---------- RECORDS SUPPLIED ----------
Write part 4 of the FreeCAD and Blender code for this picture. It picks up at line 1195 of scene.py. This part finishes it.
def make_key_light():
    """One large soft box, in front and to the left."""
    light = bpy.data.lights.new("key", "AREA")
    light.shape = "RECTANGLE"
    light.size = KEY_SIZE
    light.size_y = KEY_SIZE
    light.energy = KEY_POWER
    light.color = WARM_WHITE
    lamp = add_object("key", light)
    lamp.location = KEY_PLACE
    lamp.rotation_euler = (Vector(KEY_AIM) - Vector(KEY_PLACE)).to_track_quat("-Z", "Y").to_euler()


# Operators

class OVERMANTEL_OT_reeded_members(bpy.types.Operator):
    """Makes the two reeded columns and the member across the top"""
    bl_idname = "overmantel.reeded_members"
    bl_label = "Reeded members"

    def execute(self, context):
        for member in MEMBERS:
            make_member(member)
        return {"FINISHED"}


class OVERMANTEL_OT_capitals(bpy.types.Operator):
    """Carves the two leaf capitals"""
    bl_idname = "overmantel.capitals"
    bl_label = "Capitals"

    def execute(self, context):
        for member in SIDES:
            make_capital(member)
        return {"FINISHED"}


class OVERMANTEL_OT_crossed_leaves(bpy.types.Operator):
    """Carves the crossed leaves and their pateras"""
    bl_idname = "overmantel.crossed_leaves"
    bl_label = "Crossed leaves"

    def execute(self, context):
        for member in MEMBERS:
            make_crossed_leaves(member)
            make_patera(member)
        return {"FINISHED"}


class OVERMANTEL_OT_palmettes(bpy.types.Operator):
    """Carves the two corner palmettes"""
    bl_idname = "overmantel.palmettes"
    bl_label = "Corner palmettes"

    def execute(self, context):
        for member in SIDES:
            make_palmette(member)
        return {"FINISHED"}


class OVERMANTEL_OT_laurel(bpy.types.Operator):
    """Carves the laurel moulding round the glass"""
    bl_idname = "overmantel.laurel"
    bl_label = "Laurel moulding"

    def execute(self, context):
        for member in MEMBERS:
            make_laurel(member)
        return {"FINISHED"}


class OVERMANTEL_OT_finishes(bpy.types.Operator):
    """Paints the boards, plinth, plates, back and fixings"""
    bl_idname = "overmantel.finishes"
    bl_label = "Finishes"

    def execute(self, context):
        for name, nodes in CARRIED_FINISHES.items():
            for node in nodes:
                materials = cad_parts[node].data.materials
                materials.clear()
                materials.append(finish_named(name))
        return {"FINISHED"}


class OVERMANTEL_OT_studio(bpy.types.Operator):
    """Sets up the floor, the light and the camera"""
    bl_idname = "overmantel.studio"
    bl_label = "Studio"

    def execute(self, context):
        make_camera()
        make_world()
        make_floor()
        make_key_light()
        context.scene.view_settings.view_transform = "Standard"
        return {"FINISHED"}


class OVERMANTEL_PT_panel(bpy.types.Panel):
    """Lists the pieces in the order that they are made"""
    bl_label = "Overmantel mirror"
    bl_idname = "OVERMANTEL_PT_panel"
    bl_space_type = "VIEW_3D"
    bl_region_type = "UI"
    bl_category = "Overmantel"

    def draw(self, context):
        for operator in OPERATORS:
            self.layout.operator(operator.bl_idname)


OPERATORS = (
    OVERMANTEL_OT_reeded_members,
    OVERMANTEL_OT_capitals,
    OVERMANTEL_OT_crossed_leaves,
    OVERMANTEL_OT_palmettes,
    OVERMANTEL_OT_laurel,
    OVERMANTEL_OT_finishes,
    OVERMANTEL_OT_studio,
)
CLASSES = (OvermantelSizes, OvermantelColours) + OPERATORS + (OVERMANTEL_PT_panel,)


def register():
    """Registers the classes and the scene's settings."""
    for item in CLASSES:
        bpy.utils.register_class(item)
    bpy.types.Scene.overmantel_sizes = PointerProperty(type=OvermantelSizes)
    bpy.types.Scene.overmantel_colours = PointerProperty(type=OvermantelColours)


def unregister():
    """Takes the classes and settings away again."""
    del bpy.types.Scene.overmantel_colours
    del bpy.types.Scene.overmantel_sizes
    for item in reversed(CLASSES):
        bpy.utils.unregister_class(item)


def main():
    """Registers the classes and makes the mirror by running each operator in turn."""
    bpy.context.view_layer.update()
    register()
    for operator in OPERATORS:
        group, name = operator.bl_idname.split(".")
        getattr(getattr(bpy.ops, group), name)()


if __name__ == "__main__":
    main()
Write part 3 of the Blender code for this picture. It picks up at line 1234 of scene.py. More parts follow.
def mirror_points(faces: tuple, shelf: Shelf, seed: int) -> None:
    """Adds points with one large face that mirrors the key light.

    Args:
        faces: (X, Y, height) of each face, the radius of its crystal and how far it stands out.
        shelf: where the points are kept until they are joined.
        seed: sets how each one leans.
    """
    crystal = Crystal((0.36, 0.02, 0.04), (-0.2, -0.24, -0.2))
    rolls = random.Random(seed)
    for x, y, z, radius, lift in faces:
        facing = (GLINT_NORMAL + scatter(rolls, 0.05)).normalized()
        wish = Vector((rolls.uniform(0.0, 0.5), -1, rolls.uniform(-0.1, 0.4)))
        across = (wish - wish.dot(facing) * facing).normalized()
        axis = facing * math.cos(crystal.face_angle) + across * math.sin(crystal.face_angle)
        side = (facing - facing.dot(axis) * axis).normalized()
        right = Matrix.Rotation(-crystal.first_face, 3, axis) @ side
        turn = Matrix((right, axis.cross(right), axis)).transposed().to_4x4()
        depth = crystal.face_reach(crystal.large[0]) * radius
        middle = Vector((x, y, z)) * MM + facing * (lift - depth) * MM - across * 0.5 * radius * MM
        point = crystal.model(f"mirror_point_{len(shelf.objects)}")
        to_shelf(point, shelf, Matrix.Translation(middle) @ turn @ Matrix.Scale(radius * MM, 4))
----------
## STATED GOAL
Using the data above, reproduce exactly the lines from the line that contains "Write part 3" through the line that contains "the key light.", including both.

## WRITTEN RESPONSE
Write part 3 of the Blender code for this picture. It picks up at line 1234 of scene.py. More parts follow.
def mirror_points(faces: tuple, shelf: Shelf, seed: int) -> None:
    """Adds points with one large face that mirrors the key light.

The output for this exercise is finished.